Мой предшествующий печальный жизненный опыт так сформировал мое восприятие, что я с самого начала видел вокруг себя не перевернутую модель жизни на воле, а только карикатурно — заостренно — схематизированную, не отрицание известного мне общества, а его воспроизводство, несколько более ужесточенное. В тупом начальнике лагеря я легко угадывал ректора университета, тоже достаточно тупого. Университетские проработки сливались в моем сознании с угрозами старшего надзирателя Корнейкова посадить меня в карцер за отращивание волос. И упоминавшийся выше Штейнберг не хотел делать разницы между ректором и начальником ОЛПа, но по — другому. Он видел в жандарме ректора, я в ректоре — жандарма.

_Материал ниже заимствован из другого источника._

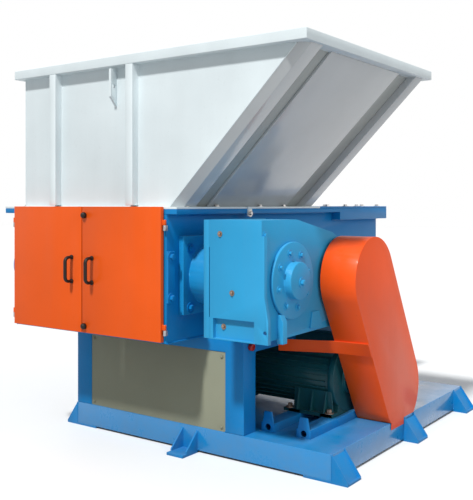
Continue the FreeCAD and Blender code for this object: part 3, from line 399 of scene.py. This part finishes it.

В лагере, как и на воле, велось “политическое воспитание”, подслушивались разговоры и готовились новые дела по “агитации”. В лагере были политически сознательные (даже из числа 25–летников, сидевших за “измену родине”) и диссиденты. В лагере проходила обязательная подписка на заем. В лагере были премии и штрафы, ударники отмечались на лагерной доске почета.
Посреди лагерной зоны был плакат, изображавший образцового заключенного — ударника, бреющего голову и выполняющего норму. Плакаты и лозунги украшали также клуб и заборы с колючей проволокой. В лагере был театр (“агитбригада”, возглавляемая прославившимся во время войны пьесой “Давным — давно” драматургом А. К. Гладковым и киноработником Киселевым, будущим главой Ленфильма), и в театре ставились советские пьесы, в которых героев — чекистов играли “изменники родины”. Юбилеев и тризн, правда, не справляли. И все же, когда умер один из видных ударников (убит сосной на лесоповале), начальник ОЛПа Кошелев скорбно склонился над трупом (после того как у трупа была пробита голова — это был обязательный порядок во избежание побега заключенного из гроба) и сказал затем, отвернувшись и только что не утирая невольную “скупую мужскую” слезу: “Похороните его где‑нибудь под елочкой”.